А вот наш последний внебрачный поцелуй. Хотя нет, предпоследний. Фотограф, который к часу дня был уже здорово навеселе, сделав снимок, стал недоуменно крутить в руках камеру, а потом, заикаясь и путаясь в словах, извиняющимся голосом выдавил из себя:
– Ребята, ничего не получилось, повторите ещё раз, с другой выдержкой.
И мы повторили, с другой выдержкой, а потом ещё раз, с третьей выдержкой, а потом ещё много раз с разными выдержками. Вероятно, от частого повторения у нас родилась девочка, в которой мы не чаяли души. И так я любил эту живую куклу, что мне очень хотелось сострогать ей младшего братика, но жена уклонялась от моих кавалерийских наскоков, всегда заканчивая наши дебаты одной и той же фразой: Хочешь – рожай. Конечно, я хотел, но не мог, ибо природа создала меня для другого.
Я смотрю на фотографию и понимаю, почему у меня язык не поворачивался назвать жену своей половиной: я был хорошо упитанным молодым человеком, а она, также как и теперь, была маленькой, худенькой женщиной. Я называл её своей четвертинкой. И при виде её испытывал такую жажду, что даже когда принимал её по нескольку раз в день, мне все равно было мало.
А вот другая фотография. Сделана она уже в другом месте, в другое время и с другими людьми. Опять это наша свадьба, только теперь фотография уже цветная, а свадьба серебряная. Опять мы целуемся, но выдержка уже не та… И хотя по-прежнему я испытываю жажду при виде своей четвертинки, но теперь я на строгой антихолестерольной диете и принимаю её раз в неделю, да и то не всегда. Зато теперь на фотографии я вижу свою дочь. Она уже взрослая женщина, которая большую часть своей жизни провела в Америке. Конечно, она ориентируется здесь гораздо лучше, чем мы. Наверно, поэтому на наших семейных советах она является председателем с правом последнего слова; статус наблюдателя с совещательным голосом принадлежит моей жене, а роль народа, который продолжает безмолвствовать, осталась за мной.

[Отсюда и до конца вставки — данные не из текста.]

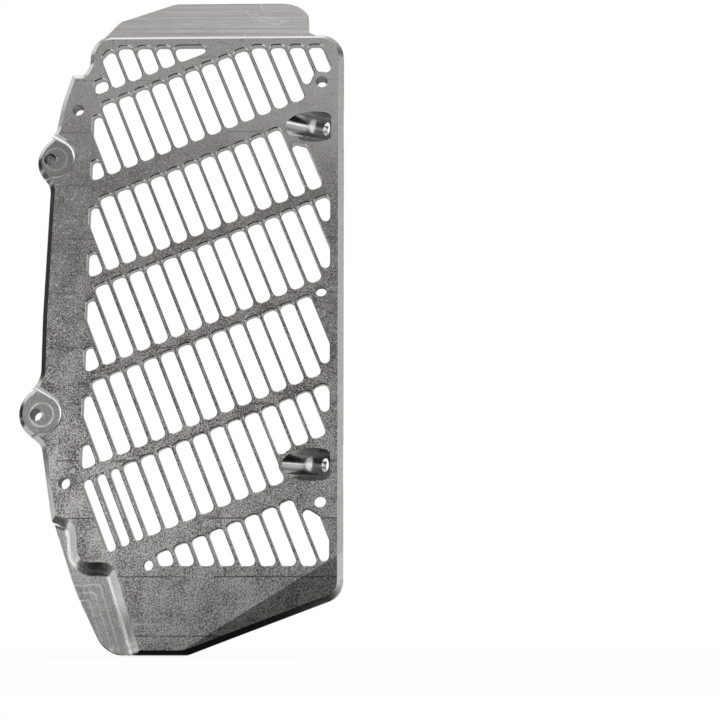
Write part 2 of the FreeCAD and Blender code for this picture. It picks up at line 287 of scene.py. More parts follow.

А началось это перераспределение ролей, когда перестройка перешла в перестрелку, и я сказал жене, что хочу ехать. Она почувствовала, что на сей раз дело одними словами не ограничится, и стала метаться, как птица в клетке. Она предпринимала все возможное, чтобы и меня удержать в этой клетке, она не хотела видеть открытую дверь, которая вела на свободу. Она просила и умоляла, она плакала и устраивала скандалы. Мне было жалко на неё смотреть, но я не сдавался. Тогда в последней, отчаянной попытке она обратилась к своему птенчику, которому было тогда 12 лет.
– Оля, – сказала она, – папа хочет ехать в Америку, а я не могу: здесь мои друзья и родственники. Я здесь родилась и выросла, я знаю, как здесь жить. Давай останемся, пусть он едет, он будет присылать нам импортные вещи, а ты, когда вырастешь, поедешь к нему в гости.
– Нет, – ответил птенчик, – ты здесь найдёшь другого, а папа у меня один. Я хочу с ним.
Так она решила и свою судьбу, и судьбу своих родителей.